## Given information:
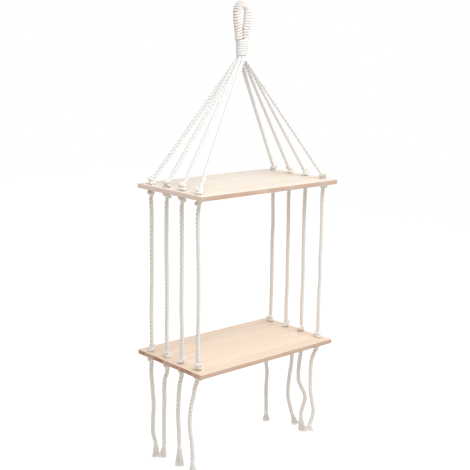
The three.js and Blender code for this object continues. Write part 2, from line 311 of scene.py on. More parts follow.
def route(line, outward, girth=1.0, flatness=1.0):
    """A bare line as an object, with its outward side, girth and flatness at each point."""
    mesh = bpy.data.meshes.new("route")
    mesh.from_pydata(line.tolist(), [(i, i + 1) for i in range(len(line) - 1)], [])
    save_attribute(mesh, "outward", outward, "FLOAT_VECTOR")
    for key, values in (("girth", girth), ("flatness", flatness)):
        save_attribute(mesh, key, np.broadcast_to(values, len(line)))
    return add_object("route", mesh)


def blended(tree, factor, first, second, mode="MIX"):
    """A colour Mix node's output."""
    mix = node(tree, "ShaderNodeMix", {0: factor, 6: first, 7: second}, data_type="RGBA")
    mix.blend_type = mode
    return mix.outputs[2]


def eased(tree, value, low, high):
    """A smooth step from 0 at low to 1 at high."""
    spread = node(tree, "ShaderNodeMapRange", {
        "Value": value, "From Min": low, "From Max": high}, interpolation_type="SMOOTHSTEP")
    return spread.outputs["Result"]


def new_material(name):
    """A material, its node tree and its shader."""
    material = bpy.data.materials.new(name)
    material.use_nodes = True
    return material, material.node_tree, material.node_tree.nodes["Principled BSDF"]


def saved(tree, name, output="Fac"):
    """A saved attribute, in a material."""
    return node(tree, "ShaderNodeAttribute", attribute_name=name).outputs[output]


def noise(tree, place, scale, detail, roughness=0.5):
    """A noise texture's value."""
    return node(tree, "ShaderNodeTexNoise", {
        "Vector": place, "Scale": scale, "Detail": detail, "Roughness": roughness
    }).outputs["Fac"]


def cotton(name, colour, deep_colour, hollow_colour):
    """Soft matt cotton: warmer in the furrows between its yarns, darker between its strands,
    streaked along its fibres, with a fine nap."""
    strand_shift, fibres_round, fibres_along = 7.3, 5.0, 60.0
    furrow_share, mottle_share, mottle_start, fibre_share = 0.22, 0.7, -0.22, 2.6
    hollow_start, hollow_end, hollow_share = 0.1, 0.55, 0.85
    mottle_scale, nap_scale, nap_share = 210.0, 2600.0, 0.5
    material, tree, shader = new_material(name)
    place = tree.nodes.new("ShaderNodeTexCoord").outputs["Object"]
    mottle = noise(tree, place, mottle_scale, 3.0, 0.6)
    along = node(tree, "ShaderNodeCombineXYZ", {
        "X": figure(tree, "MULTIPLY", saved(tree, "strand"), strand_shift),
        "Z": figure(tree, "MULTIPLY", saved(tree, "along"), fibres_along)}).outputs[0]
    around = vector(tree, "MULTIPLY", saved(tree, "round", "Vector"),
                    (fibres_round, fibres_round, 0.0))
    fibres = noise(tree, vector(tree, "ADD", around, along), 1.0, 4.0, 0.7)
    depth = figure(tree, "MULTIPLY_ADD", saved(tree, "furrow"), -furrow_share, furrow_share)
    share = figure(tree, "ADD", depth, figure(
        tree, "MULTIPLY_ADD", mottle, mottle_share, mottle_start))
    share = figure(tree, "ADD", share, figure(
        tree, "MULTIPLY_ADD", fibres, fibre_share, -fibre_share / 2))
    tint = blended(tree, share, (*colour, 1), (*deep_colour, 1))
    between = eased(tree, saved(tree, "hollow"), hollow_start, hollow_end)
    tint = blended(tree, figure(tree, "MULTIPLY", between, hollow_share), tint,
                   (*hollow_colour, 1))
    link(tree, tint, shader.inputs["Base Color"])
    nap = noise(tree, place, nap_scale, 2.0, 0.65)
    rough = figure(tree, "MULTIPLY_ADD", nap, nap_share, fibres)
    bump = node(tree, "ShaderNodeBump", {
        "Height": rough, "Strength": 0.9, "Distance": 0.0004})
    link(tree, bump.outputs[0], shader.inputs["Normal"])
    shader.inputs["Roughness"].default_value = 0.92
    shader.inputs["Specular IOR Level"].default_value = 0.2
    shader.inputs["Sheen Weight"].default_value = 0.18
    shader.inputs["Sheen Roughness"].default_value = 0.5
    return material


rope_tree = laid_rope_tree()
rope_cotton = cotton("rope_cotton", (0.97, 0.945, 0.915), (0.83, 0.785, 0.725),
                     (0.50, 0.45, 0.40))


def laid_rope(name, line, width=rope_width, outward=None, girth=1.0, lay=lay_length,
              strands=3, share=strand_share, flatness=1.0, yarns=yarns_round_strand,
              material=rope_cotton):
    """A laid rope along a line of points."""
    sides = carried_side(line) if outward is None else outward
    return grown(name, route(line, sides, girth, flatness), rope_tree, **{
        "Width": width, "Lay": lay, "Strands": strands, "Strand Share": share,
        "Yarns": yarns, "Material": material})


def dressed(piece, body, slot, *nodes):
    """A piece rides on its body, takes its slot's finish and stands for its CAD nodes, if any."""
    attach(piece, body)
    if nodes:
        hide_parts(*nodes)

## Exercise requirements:
Gather up the lines that contain the word "body".

## Exercise solution:
def dressed(piece, body, slot, *nodes):
    """A piece rides on its body, takes its slot's finish and stands for its CAD nodes, if any."""
    attach(piece, body)